What is MDA?
MDA is a standard of OMG (Object Management Group), launched in 2001 for supporting the MDE (Model Driven Engineering) of software systems.
The MDE technologies combine:
1) domain-specific modelling languages which formalize the application structure, behaviour, and requirements within particular domains by using meta-models
2) transformation engines and generators that analyse certain aspects of models and artefacts, such as source code, XML deployment descriptions, or alternative model representations.
MDA is an approach dedicated to the development of software systems. It provides guidelines for structuring specifications expressed as models. MDA distinguishes the business and technological branches. The business branch consists of three abstraction levels:
- CIM (Computer Independent Model) is a model of a system that shows the system in the environment where it will operate. It helps in understanding a problem and defining a shared vocabulary for use in other models.

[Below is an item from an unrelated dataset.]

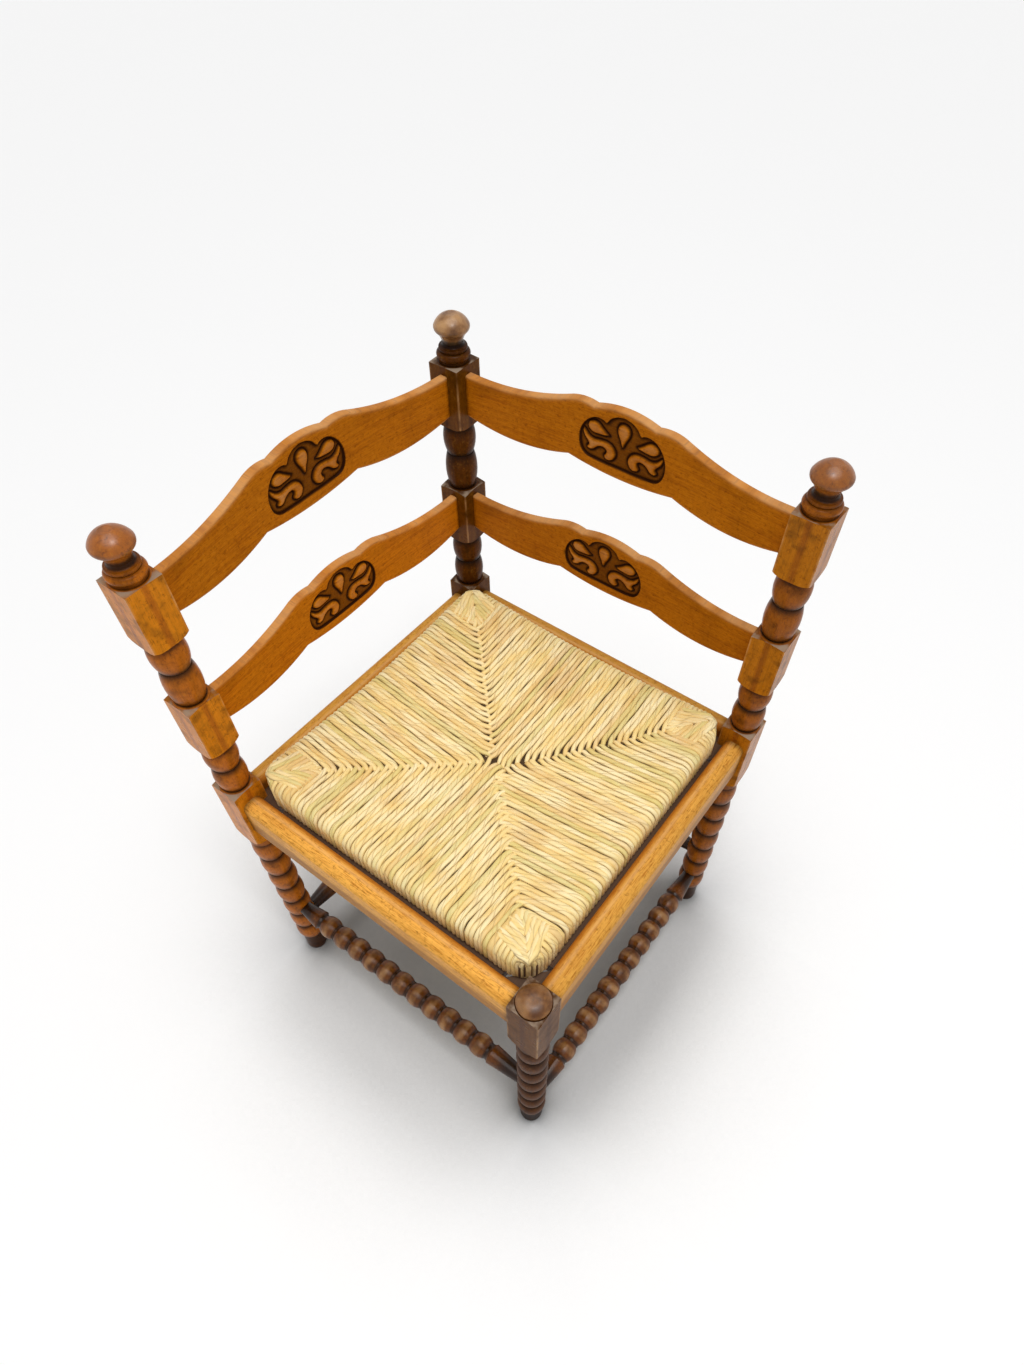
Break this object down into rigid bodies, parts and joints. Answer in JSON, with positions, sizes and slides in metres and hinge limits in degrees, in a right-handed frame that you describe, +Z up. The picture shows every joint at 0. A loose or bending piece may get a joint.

- PIM (Platform Independent Model) consists of enterprise, information, and computational viewpoint specifications.
- PSM (Platform Specific Model) is a view of a system from the platform-specific viewpoint. This level is the combination point of business and technological branches. It describes the realization of software systems by combining the specifications of PIM with the technical architecture of the platform model (PM)
Positioning BPMN on MDA
BPMN is positioned on the CIM level of MDA.
As the CIM level requires a model that can represent interactions occurring between enterprises, including the exchanged data and services exposed to others, BPMN covers both organizational and partial information views of a process, as well as directly addressing the business process modelling.